From the line with "Turn this picture" through the final line, please write out the listing exactly, including both of those lines.

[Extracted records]
►
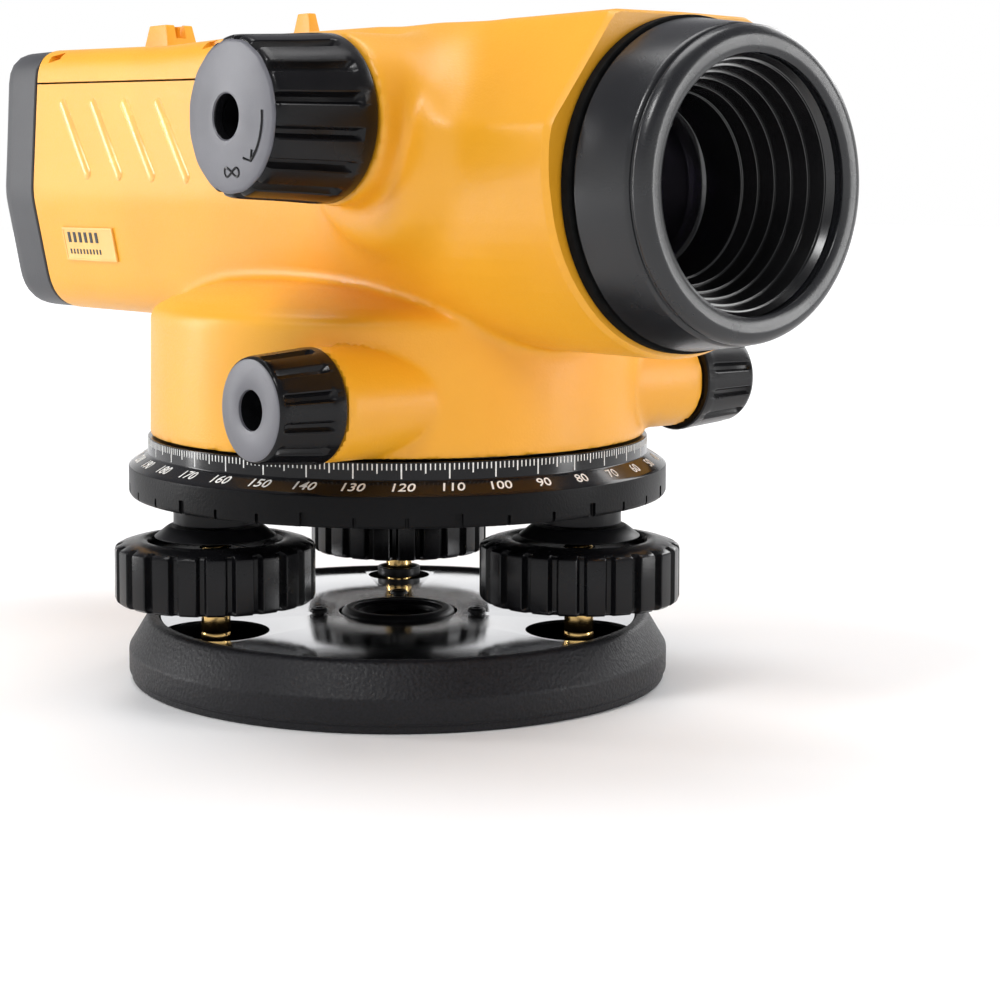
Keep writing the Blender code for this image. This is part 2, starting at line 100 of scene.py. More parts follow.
def noise(made, size, stretch=(1, 1, 1), detail=3.0, kind="ShaderNodeTexNoise"):
    """A noise or Voronoi pattern whose grains are about size mm across."""
    nodes, links = made.node_tree.nodes, made.node_tree.links
    pattern = nodes.new(kind)
    pattern.inputs["Scale"].default_value = 1 / (size * MM)
    if kind == "ShaderNodeTexNoise":
        pattern.inputs["Detail"].default_value = detail
    links.new(coordinates(nodes, links, stretch), pattern.inputs["Vector"])
    return pattern.outputs[0]


def ramp(made, source, low, high, values):
    """Maps a pattern from low to high onto two greys or two colours."""
    nodes, links = made.node_tree.nodes, made.node_tree.links
    stops = nodes.new("ShaderNodeValToRGB")
    stops.color_ramp.elements[0].position = low
    stops.color_ramp.elements[1].position = high
    for element, value in zip(stops.color_ramp.elements, values):
        element.color = (*value, 1) if isinstance(value, tuple) else (value, value, value, 1)
    links.new(source, stops.inputs["Fac"])
    return stops.outputs["Color"]


def drive(made, socket, source):
    """Links a pattern to an input of the shader."""
    made.node_tree.links.new(source, made.node_tree.nodes["Principled BSDF"].inputs[socket])


def colour_by(made, source, low, high, values):
    drive(made, "Base Color", ramp(made, source, low, high, values))


def roughness_by(made, source, low, high, values):
    drive(made, "Roughness", ramp(made, source, low, high, values))


def bump(made, heights):
    """Chains (pattern, depth in mm) pairs into the normal."""
    nodes, links = made.node_tree.nodes, made.node_tree.links
    last = None
    for pattern, depth in heights:
        step = nodes.new("ShaderNodeBump")
        step.inputs["Distance"].default_value = depth * MM
        step.inputs["Strength"].default_value = 1.0
        links.new(pattern, step.inputs["Height"])
        if last:
            links.new(last, step.inputs["Normal"])
        last = step.outputs["Normal"]
    drive(made, "Normal", last)


def mixed(made, factor, first, second):
    nodes, links = made.node_tree.nodes, made.node_tree.links
    mix = nodes.new("ShaderNodeMix")
    mix.data_type = "RGBA"
    links.new(factor, mix.inputs["Factor"])
    mix.inputs["A"].default_value = (*first, 1)
    mix.inputs["B"].default_value = (*second, 1)
    return mix.outputs["Result"]


def powder_coat():
    """Yellow powder coat: fine orange peel, faint shade drift and tiny glossy flecks."""
    made = material("yellow_powder_coat", (0.80, 0.36, 0.02), 0.42, Coat_Weight=0.1, Coat_Roughness=0.25)
    drift = noise(made, 38.0, detail=4.0)
    colour_by(made, drift, 0.3, 0.7, ((0.80, 0.355, 0.012), (0.86, 0.41, 0.022)))
    grain = noise(made, 0.42, detail=2.0)
    roughness_by(made, grain, 0.3, 0.7, (0.36, 0.50))
    bump(made, [(grain, 0.030), (noise(made, 1.6, detail=2.0), 0.020)])
    return made


def crackle_paint():
    """Black wrinkle paint on the base casting."""
    made = material("black_wrinkle_paint", (0.022, 0.023, 0.027), 0.42, Specular_IOR_Level=0.28)
    cells = noise(made, 0.75, kind="ShaderNodeTexVoronoi")
    fine = noise(made, 0.45, detail=5.0)
    colour_by(made, fine, 0.35, 0.75, ((0.004, 0.004, 0.005), (0.014, 0.0135, 0.017)))
    roughness_by(made, fine, 0.3, 0.7, (0.38, 0.62))
    bump(made, [(cells, 0.06), (fine, 0.06)])
    return made


def moulded(name, colour, rough, grain_size=0.3, depth=0.012, gloss=0.25):
    """Moulded plastic with a fine spark-eroded grain and handling wear."""
    made = material(name, colour, rough, Specular_IOR_Level=gloss)
    grain = noise(made, grain_size, detail=3.0)
    wear = noise(made, 9.0, detail=5.0)
    light = tuple(min(1.0, c * 1.18 + 0.0006) for c in colour)
    drive(made, "Base Color", mixed(made, ramp(made, wear, 0.42, 0.68, (0.0, 1.0)), colour, light))
    roughness_by(made, wear, 0.3, 0.7, (rough - 0.02, rough + 0.05))
    bump(made, [(grain, depth)])
    return made


def turned_metal(name, colour, rough):
    """Turned metal with fine tool marks round the part."""
    made = material(name, colour, rough, metallic=1.0)
    marks = noise(made, 3.0, stretch=(1, 1, 40), detail=4.0)
    tone = noise(made, 6.0, detail=3.0)
    dark = tuple(c * 0.82 for c in colour)
    drive(made, "Base Color", mixed(made, ramp(made, tone, 0.3, 0.7, (0.0, 1.0)), dark, colour))
    roughness_by(made, marks, 0.3, 0.7, (rough * 0.8, rough * 1.4))
    bump(made, [(marks, 0.006)])
    return made


def spring_sheet():
    made = material("spring_steel", (0.86, 0.87, 0.88), 0.10, metallic=1.0)
    haze = noise(made, 14.0, detail=5.0)
    colour_by(made, haze, 0.3, 0.75, ((0.80, 0.81, 0.83), (0.90, 0.90, 0.91)))
    roughness_by(made, haze, 0.35, 0.7, (0.06, 0.16))
    bump(made, [(noise(made, 0.25, stretch=(1, 30, 1), detail=2.0), 0.0012)])
    return made


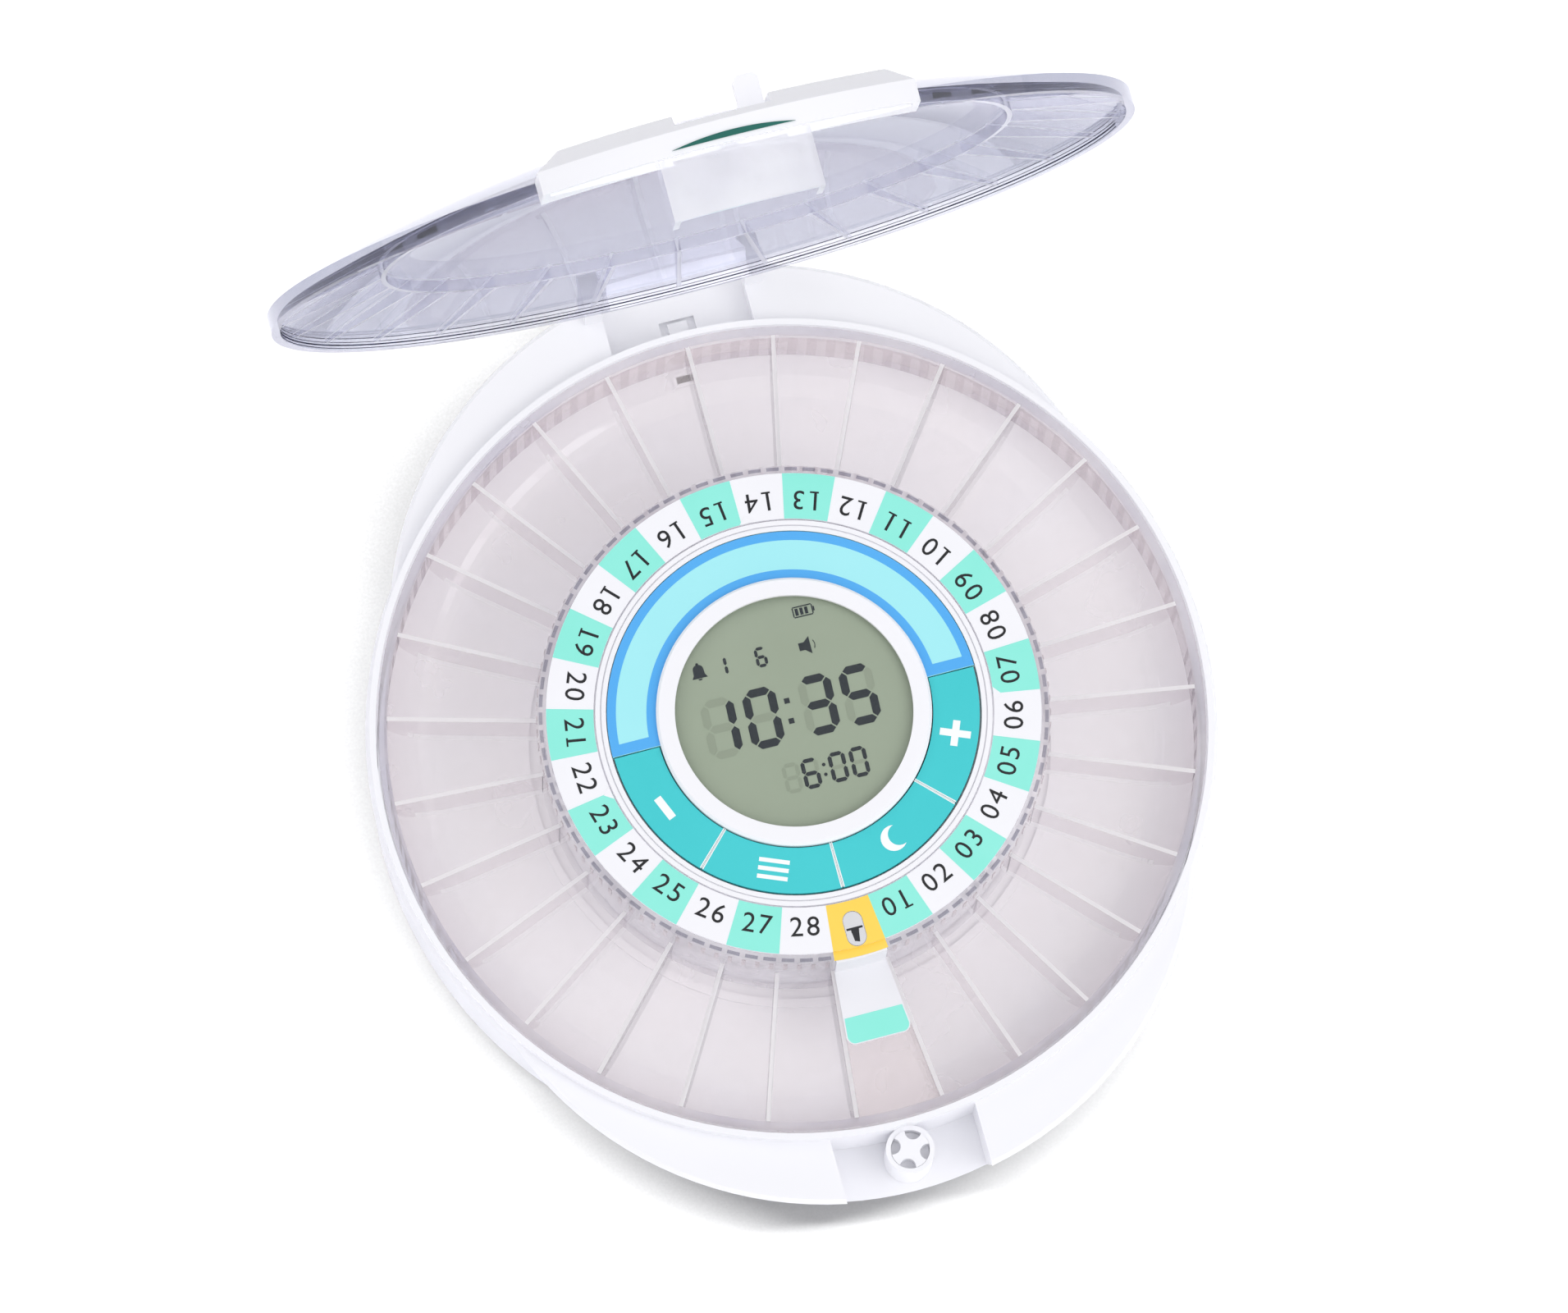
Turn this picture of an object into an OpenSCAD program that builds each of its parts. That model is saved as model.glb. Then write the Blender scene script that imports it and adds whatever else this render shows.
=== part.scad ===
◄
The solution »
Turn this picture of an object into an OpenSCAD program that builds each of its parts. That model is saved as model.glb. Then write the Blender scene script that imports it and adds whatever else this render shows.
=== part.scad ===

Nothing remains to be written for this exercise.